Kim Pearson -- May, 29, 2007
By many measures -- including her own -- Nancybelle Valentine, 71, lives an ordinary life. Retired for just over a decade after a forty-year career in the fashion industry that culminated with her role as a founding employee and key staff member of Liz Claiborne, she spends her days tending the quiet suburban home that she shares with the love of her life, and serving as an Elder and trustee at her church. She travels on occasion, socializes with friends, reads avidly about events past and present, and has mastered the rudiments of e-mail and computer games.
However, anyone who views Elder Nancybelle's life through the prism of history would readily concede that hers is an unusual story. For the woman who became Elder Nancybelle was once a little black girl, born at a time when human possibility was rigidly constrained by rules of race, class, gender, religion and sexuality, who has lived her life mostly on her own terms, with neither defiance nor capitulation.

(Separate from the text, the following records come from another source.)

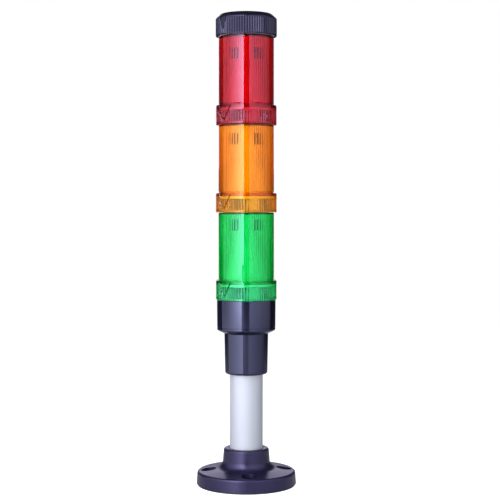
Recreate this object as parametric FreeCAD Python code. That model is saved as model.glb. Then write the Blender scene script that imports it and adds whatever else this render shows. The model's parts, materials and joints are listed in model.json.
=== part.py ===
import FreeCAD, Part
import math
import os

# Three-tier signal tower (stack light) on a 25 mm tube with a round screw-down foot.
# Millimetres, +Z up, front towards -Y, origin at the centre of the foot gasket's underside.

# ---------------------------------------------------------------- driving dimensions

COLOURS = ("green", "amber", "red")           # from the bottom tier to the top one

TUBE_RADIUS = 12.5
TUBE_BORE = 11.3
TUBE_BOTTOM = 5.0
TUBE_TOP = 109.0
FIT_GAP = 0.05                                # radial play of pieces that are fixed together

GASKET_THICKNESS = 1.2
GASKET_RADIUS = 36.9
CABLE_HOLE = 11.5                             # way through the foot under the tube

FOOT_RADIUS = 37.75
FOOT_RIM_RADIUS = 37.2
FOOT_RIM_HEIGHT = 8.8
FOOT_TOP_RADIUS = 35.5
FOOT_TOP_HEIGHT = 10.75
COLLAR_FOOT_RADIUS = 17.75
COLLAR_TOP_RADIUS = 17.15
COLLAR_TOP = 28.05
SCREW_CIRCLE = 57.0                           # diameter through the four foot screws
SCREW_HOLE = 2.3
SCREW_COUNTERBORE = 5.9
SCREW_SEAT_HEIGHT = 6.0
SCREW_ANGLE = -85.6                           # first foot screw, just right of the front
SET_SCREW_RADIUS = 2.0
FOOT_SET_SCREW_HEIGHT = 21.5

BASE_BOTTOM = 84.25
BASE_LOWER_RADIUS = 16.0
NECK_HEIGHT = 114.9
NECK_RADIUS = 16.55
BASE_RADIUS = 22.0
GROOVE_HEIGHT = 119.4                          # fine groove round the housing, above its step
GROOVE_DEPTH = 0.3
BASE_WALL = 2.0
BASE_TOP = 140.3
BASE_FLOOR = 118.3
BASE_SET_SCREW_HEIGHT = 100.0

FIRST_COLLAR = 140.6                          # underside of the green collar
PITCH = 65.65                                 # height of one light module
COLLAR_HEIGHT = 14.5
COLLAR_RADIUS = 22.85
COLLAR_BAND_RADIUS = 22.55                    # ribbed band between the two smooth lips
COLLAR_BAND_BOTTOM = 1.8
COLLAR_BAND_TOP = 10.3
COLLAR_BORE = 21.15
LENS_RADIUS = 20.85
LENS_BORE = 18.55
LENS_TOP = 65.35                              # above the module's own collar underside
LENS_ROOF = 0.9

CAP_RADIUS = 22.95
CAP_SKIRT_BOTTOM = 0.4
CAP_SHOULDER = 14.4
CAP_TOP_RADIUS = 19.5
CAP_TOP = 17.0

SPIGOT_RADIUS = 17.4
SPIGOT_BORE = 15.9
SPIGOT_TOP = 9.0                              # above the underside of the collar it enters
SPIGOT_FOOT = -0.3
SPIGOT_PLATE = 1.8
LUG_COUNT = 3
LUG_HALF_ANGLE = 13.0
LUG_REACH = 1.5
SPIGOT_LUG_BOTTOM = 5.4
SPIGOT_LUG_TOP = 8.2

RING_BORE = 19.3
RING_RADIUS = 20.8
RING_BOTTOM = 0.4
RING_TOP = 9.8
RING_LUG_BOTTOM = 2.2
RING_LUG_TOP = 5.0

SEAL_RADIUS = 18.02
SEAL_SECTION = 0.8
SEAL_HEIGHT = 1.0

CARRIER_RADIUS = 20.9
CARRIER_BOTTOM = 10.2
CARRIER_SHOULDER = 12.2
CARRIER_TOP = 13.0
POST_TOP = 19.0

BOARD_HALF_WIDTH = 13.0
BOARD_HALF_THICKNESS = 0.8
BOARD_SLOT = 0.85
BOARD_BOTTOM = 11.4
BOARD_TOP = 60.4

CONTACT_RADII = (3.4, 6.2, 9.0, 11.8, 14.6)   # five supply lines, in a row behind the board
PAD_HALF_ANGLE = 9.0
PAD_THICKNESS = 0.2
STRIP_HALF_WIDTH = 1.0
STRIP_HALF_THICKNESS = 0.25
STRIP_GAP = 0.05                               # room round a strip in its slot

LEG_ANGLES = (60.0, 120.0, 240.0, 300.0)      # latch legs of a module's spigot, inside the lens
LEG_HALF_ANGLE = 11.0
LEG_BOTTOM = -13.5
LEG_INSIDE = 16.2

DIFFUSER_RADIUS = 18.2
DIFFUSER_WALL = 0.6
DIFFUSER_TOP = 64.15
SLOT_GROUPS = 6                               # vent slots near the diffuser's top, in groups
SLOTS_IN_GROUP = 4
SLOT_STEP_ANGLE = 6.4
SLOT_HALF_ANGLE = 1.6
SLOT_HEIGHT = 8.4
SLOT_MIDDLE = {"green": 56.4, "amber": 54.5, "red": 52.0}

MARK_ANGLE = 223.0                            # raised arrow on the collars, left of the front
MARK_HALF_WIDTH = 6.2
CAP_MARK_ANGLE = 219.0
CAP_MARK_HALF_WIDTH = 4.0
MARK_PROUD = 0.1


# ---------------------------------------------------------------- shape helpers

def vector(x, y, z):
    return FreeCAD.Vector(x, y, z)


def revolved(outline):
    """Full turn about +Z of a closed outline of (radius, height) points.

    An entry ("arc", through, end) draws an arc from the last point instead of a straight edge.
    """
    start = vector(outline[0][0], 0, outline[0][1])
    here = start
    edges = []
    for entry in outline[1:]:
        if entry[0] == "arc":
            through = vector(entry[1][0], 0, entry[1][1])
            there = vector(entry[2][0], 0, entry[2][1])
            edges.append(Part.Arc(here, through, there).toShape())
        else:
            there = vector(entry[0], 0, entry[1])
            edges.append(Part.makeLine(here, there))
        here = there
    edges.append(Part.makeLine(here, start))
    face = Part.Face(Part.Wire(edges))
    return face.revolve(vector(0, 0, 0), vector(0, 0, 1), 360)


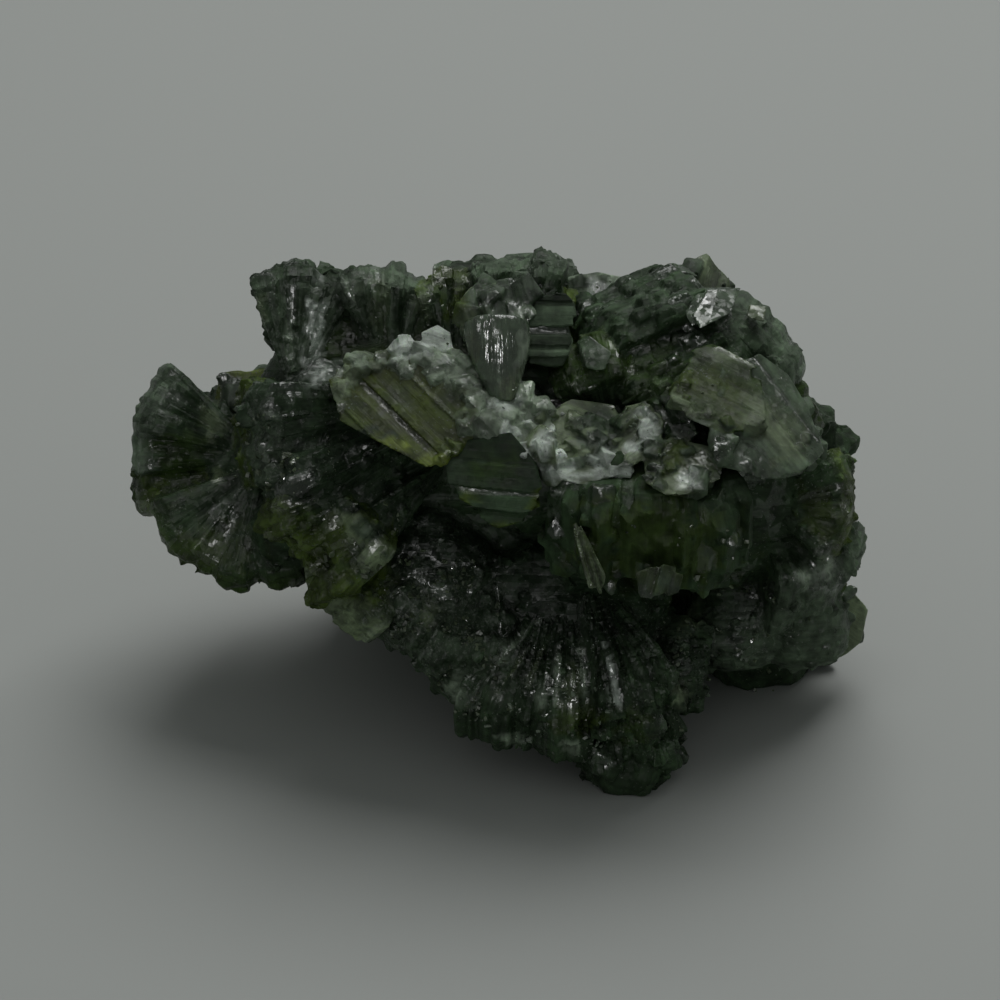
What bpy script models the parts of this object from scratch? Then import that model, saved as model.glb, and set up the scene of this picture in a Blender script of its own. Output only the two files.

I first met Nancybelle Valentine in 2002, when I began attending Unity Fellowship Church-New Brunswick. It was only in the spring of 2005 that I began to appreciate the simple, audacious beauty of her life's journey. I am young enough to be Elder's daughter, and I came of age with opportunities for education, career advancement and self-definition for which my foremothers worked, dreamed and sometimes died. Despite those opportunities, I rarely see women (or men, for that matter) of my generation and younger who move through life with the freedom and self-confidence that I witness in every encounter with Elder.
I wanted to better understand the source of that self-assurance, and I found at least part of the answer in a treasure trove of studio photographs of her and members of her family dating from 1917 on. As scholars suchas Nell Painter, Claudia Tate and others have noted, the formal portraits African Americans commissioned of themselves and their families sometimes helped black people avoid internalizing the debilitating racial stereotypes of the time. This certainly seems to have been the case in the life of Nancybelle Valentine.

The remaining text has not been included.